Where Are We Now?

We do not need double-blind crossover randomized clinical trials to understand that smoking causes cancer. Though we are not “lung doctors or cancer doctors” (as I tell my patients), we understand that when the preponderance of clinical results—along with experimental and mechanistic data—strongly indicate a detrimental affect, we scientifically accept those conclusions and use them to guide and treat our patients.

Following that paradigm, but focusing on musculoskeletal tissues, multiple systematic reviews have shown that smoking has negative consequences in the healing of ligament, cartilage [8], tendon, labrum [13], and specifically relevant to the paper by Santiago and colleagues, bone [11, 14]. Mechanistically, we have come to understand the osteobiologic underpinnings of some of the effects of cigarette smoke, including its modulation of the osteoprogenitor population [1], preosteogenic chondrogenesis [3], and osteoblastic gene expression [12]. The conclusion is clear: Smoking is bad for the bone.

While surgeons strive to decrease smoking in their patients with fractures in an attempt to avoid complications and improve healing, we must also consider the issue of secondhand smoke, which is even less under our control. Among the many undesired compounds in secondhand smoke are polycyclic aromatic hydrocarbons, which have been implicated in specific-receptor mediated loss of bone mass [7], and likely impair callus generation in fractures [9].

Santiago and colleagues conclude that if you smoke cigarettes, or are close enough to it to inhale it, you are at risk. The consistency in the results only enhances their conclusion—callus maturity, density, and mechanical resistance were all negatively affected by secondhand smoke. A more clinically relevant finding in their study showed that exposure to secondhand smoke before the fracture was less detrimental to the patient than exposure before and after the fracture. This is a compelling scientific rationale to strongly encourage cessation at the time of injury, which is typically the orthopaedic surgeon’s first encounter with a patient.

In other words, being a nonsmoker is best, but stopping after the fracture still is helpful.

Where Do We Need To Go?

Several topics pertaining to tobacco smoke and fractures call for further elucidation. First, while the results from Santiago and colleagues provide a rational association between secondhand smoke and negative effects on fracture healing, they do so in a controlled experimental setting. We do not yet know whether secondhand smoke, as inhaled by people in real life, is in fact linked to poor fracture healing.

Second, we do not clearly know the relative negative contributions of the components of tobacco smoke (first or secondhand) such as polycyclic aromatic hydrocarbons or the active stimulant ingredient of nicotine. This may become increasingly important as marketing efforts for, and the popularity of, nicotine-containing smokeless products increase; it also presents a dilemma for cessation efforts as we do not clearly know how nicotine from a gum or a patch, without the rest of tobacco smoke, may affect fracture healing.

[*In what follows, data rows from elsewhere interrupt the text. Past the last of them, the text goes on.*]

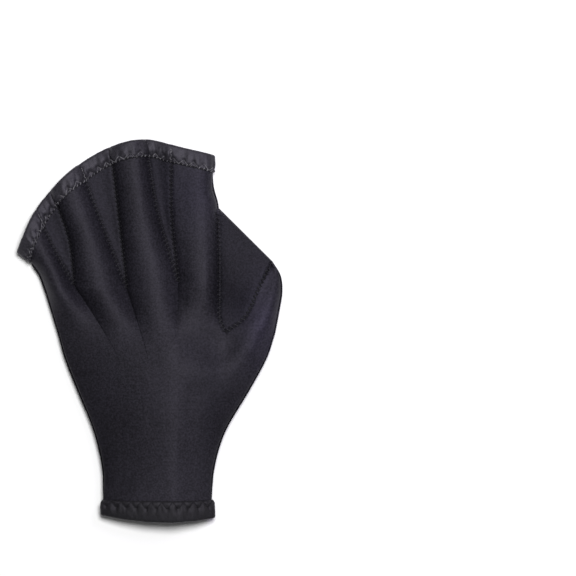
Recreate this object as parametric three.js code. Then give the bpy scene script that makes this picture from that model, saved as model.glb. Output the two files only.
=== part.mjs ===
// Webbed swim glove for the left hand, lying on its palm with the back of the hand up.
// The fingers point along +Y, the thumb lies on the +X side and the floor is z = 0. Millimetres.
import * as THREE from 'three';

// Overall sizes
const GLOVE_LENGTH = 222;
const GLOVE_BREADTH = 154;
const HAND_HEIGHT = 22;
const FINGER_HEIGHT = 17;

// Neoprene sheets, thinner where the back and the palm panel are stitched to each other
const PANEL_WALL = 2.2;
const WEB_WALL = 1.8;
const PANEL_GAP = 0.4;
const SIDE_LIP = 0.4;
const SEAM_RIM = 1.0;
const WEB_SAG = 0.8;

// Tape folded over the edges
const TAPE_WALL = 1.1;
const TAPE_CLEARANCE = 0.3;
const TOP_TAPE_WIDTH = 9;
const CUFF_TAPE_WIDTH = 13.6;
const CUFF_BOW = 2.7;
const CUFF_SLANT = 1.6;
const TAPE_REACH = TAPE_CLEARANCE + TAPE_WALL;

// Cross sections from the cuff to the thumb's crotch. Along and every place across are shares of the
// glove's length and breadth, the side seam and the crown are shares of the hand's height.
// Valleys run down from the four webs, from the little finger to the thumb.
const SECTIONS = [
  { along: 0.0, left: -0.174, valleys: [-0.086, 0.004, 0.094, 0.18], right: 0.253, seam: 0.45, crown: 0.86 },
  { along: 0.061, left: -0.172, valleys: [-0.085, 0.003, 0.092, 0.176], right: 0.247, seam: 0.45, crown: 0.87 },
  { along: 0.132, left: -0.168, valleys: [-0.084, 0.004, 0.092, 0.178], right: 0.248, seam: 0.44, crown: 0.9 },
  { along: 0.236, left: -0.2, valleys: [-0.08, 0.01, 0.098, 0.211], right: 0.29, seam: 0.42, crown: 0.96 },
  { along: 0.354, left: -0.268, valleys: [-0.087, 0.014, 0.106, 0.245], right: 0.388, seam: 0.39, crown: 1.0 },
  { along: 0.432, left: -0.312, valleys: [-0.108, 0.004, 0.11, 0.272], right: 0.448, seam: 0.37, crown: 1.0 },
  { along: 0.495, left: -0.337, valleys: [-0.158, -0.023, 0.11, 0.292], right: 0.478, seam: 0.36, crown: 0.97 },
];

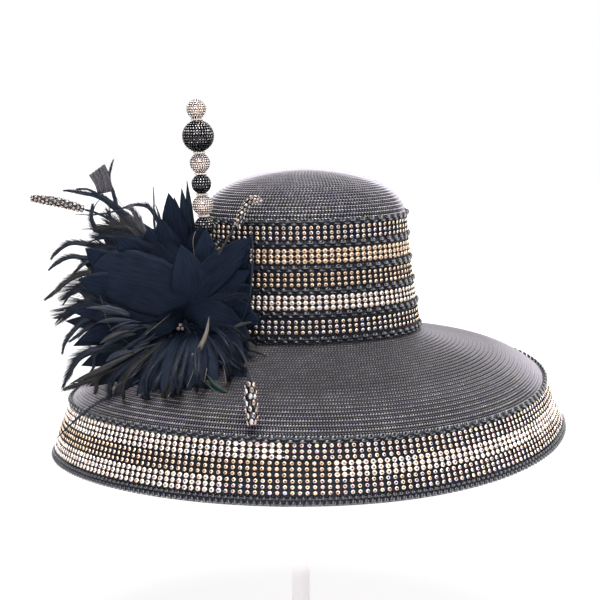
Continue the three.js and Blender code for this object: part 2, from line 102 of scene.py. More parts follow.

Third, our data (including those from the current study) do not provide a robust dose-response relationship. Does some reduction help or is there a threshold that must be crossed? Is that threshold essentially zero, including secondhand smoke? Answers to these questions will improve our ability to properly counsel and treat our patients.

That said, this information would be much less necessary, if we could get all of our patients to quit smoking (except perhaps the understanding of inhaled nicotine, should this become a popular independent “habit” rather than a proxy for cigarette smoking). That brings me to another important place for us to go: Leading our patients with fractures to smoking cessation.

How Do We Get There?

We have amassed enough good scientific evidence to conclude that eliminating tobacco smoke from our patients with fractures will help them heal, and will save medical-economic resources. But it is beyond the scope of this commentary to delineate the scientific experiments and clinical studies to resolve the three issues mentioned in the section above. Rather, I will consider the larger problem at hand: Getting our patients with fractures to stop smoking. Here, we not only have a challenge, but an opportunity.

Consider that for some of our patients, hospital admission is part of the care of the fracture; this generally provides temporary disruption of smoking, which has been associated with cessation [6]. Further, the acute event of fracture and surgeon intervention may provide a “teachable moment,” which has been used successfully to improve healthy-heart practices after myocardial infarction [4, 5], and to promote smoking cessation within other hospital settings [2]. Consistent with the Health Belief Model for healthcare change, McBride and colleagues [10] have formalized a model to study such interventions. For example, an acute fracture can become a teachable moment for smoking cessation because it: (1) Increases expectation of personal risk, (2) prompts a strong emotional response, and (3) redefines self-concept.

Our real challenge is to use the lessons learned from others regarding healthcare behavior change, combine them with insights gleaned as orthopaedic surgeons to further understand the critical issues, and help our fracture patients quit smoking.